Question

a question about Physics & Reductionism:
all physics are based in reductionism, and we construct our calculation systems in physics on it!
in EM for calculating the energy of a charge configuration we use : W=integral(epsilon0. E^2. dv).
we know that this equation is based on all charges and the field E is too!
but the energy is't! its mean that the total E is sum of are Ei (i=1, N) but the energy =(E1+E2+...+En)^2. but energy is not based on superposition principle!
what's wrong?

Answer 1

I'm not quite sure why you would expect the energy density to obey the superposition principle.

Answer 2

Just because I'm curious, could you (or someone else) clarify the problem that's been raised above?

Answer 3

First off, there's an important factor of 2 missing from W:

\[W= = \int \frac{1}{2} \epsilon_0 E^2 dV\]

Beyond that though, you can calculate the energy by squaring the total electric field from all sources. When you do, you get two types of terms: The first are just the integrals over the square of the electric field produced by each individual charge

\[W_0= = \sum_i \int \frac{1}{2} \epsilon_0 E_i^2 dV\]

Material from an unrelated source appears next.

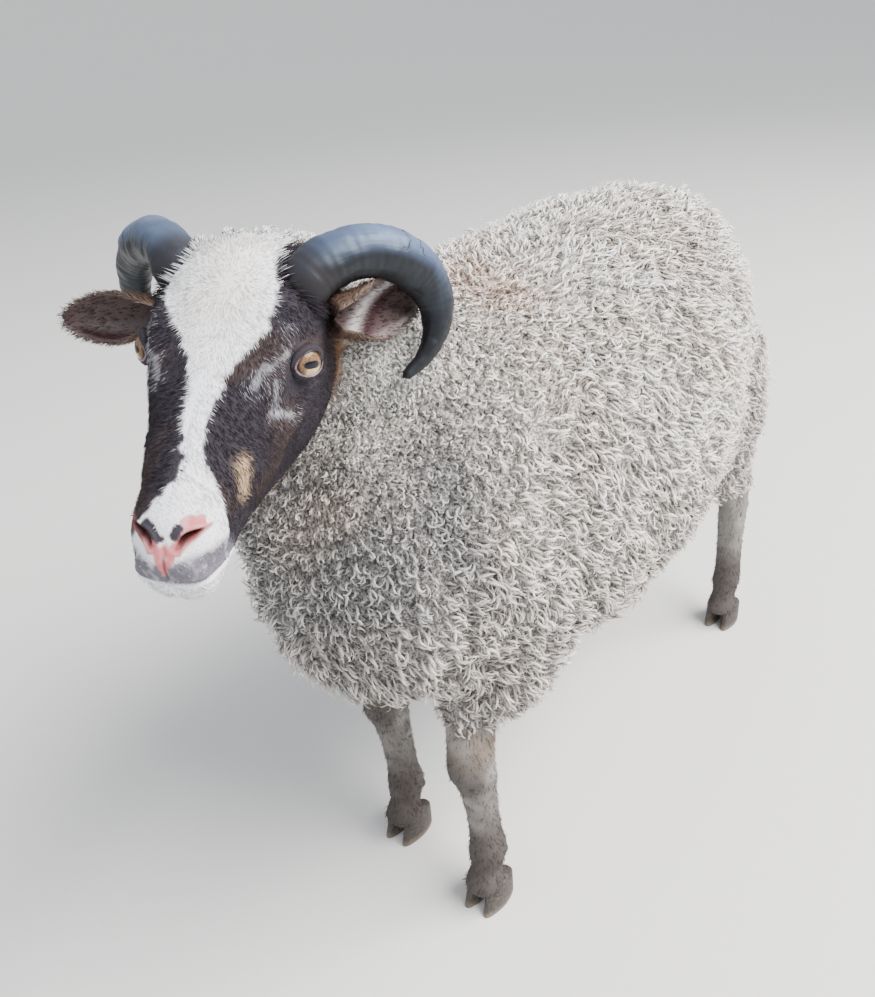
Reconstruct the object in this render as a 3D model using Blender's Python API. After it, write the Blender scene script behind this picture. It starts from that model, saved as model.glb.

Each of these terms are constant(technically infinite, but still constant in the sense that they don't depend on the locations of the charges.). Since only differences in energy are physically meaningful, we ignore constant terms in the energy in most situations.

The second set of terms are the cross-terms

\[W_0= = \sum_{i\neq j} \int \frac{1}{2} \epsilon_0 E_i\cdot E_j dV\]

When you integrate these terms, they turn into the usual potential energies
(kqq/r).

Answer 4

Those terms aren't infinite if you're dealing with a continuous charge distribution, which is the case when you use the formula
\[U =\frac{1}{2} \int \epsilon_0 E^2 dV\]
The reason it doesn't obey the superposition principle is that two distributions, when superimposed on top of one another, contribute each of their respective energies plus the energy due to their interaction.

Answer 5

Apart from the formula for the electric field energy only being applicable for continuous charge distributions, we are in total agreement. The potential energy resides in the fields.

Answer 6

I'm not arguing that the electric field energy is only applicable for a continuous charge distribution. You said yourself that the integral diverges if you're dealing with point charges. That volume integral is meaningless if a single point charge is in the bounds of the volume being integrated over. If you were considering point charges, then sure, you could use a discrete sum over the interaction energies of all of them, but not an integral like that. It's more a math quibble than anything.

Answer 7

True enough, but physically we do this kind of stuff all the time. The electric potential produced by a line charge, for example is logarithmnically divergent as the length of the line gets large, and we use a similar trick to generate a finite potential.

and there are physical objects(like electrons) that we believe to be pointlike....

Answer 8

The formula is
\[ U = \frac{1}{2} \int \epsilon_0 E^2 dV \]
We use it to calculate the energy stored in the electric field permeating a given volume of space. If that volume contains point charges, E becomes infinite at those locations. I'm not arguing that this isn't a major failing of classical electrodynamics, it is. Sometimes the description of an object as a point charge does not mesh with classical electrodynamics, this being one of those cases. Therefore, if you're talking about discrete charges, you need to use a discrete sum. Otherwise, this integral diverges. At the end of the day, U needs to equal something, like 17 or 300. A number. And it won't, if you use that integral in the presence of point charges.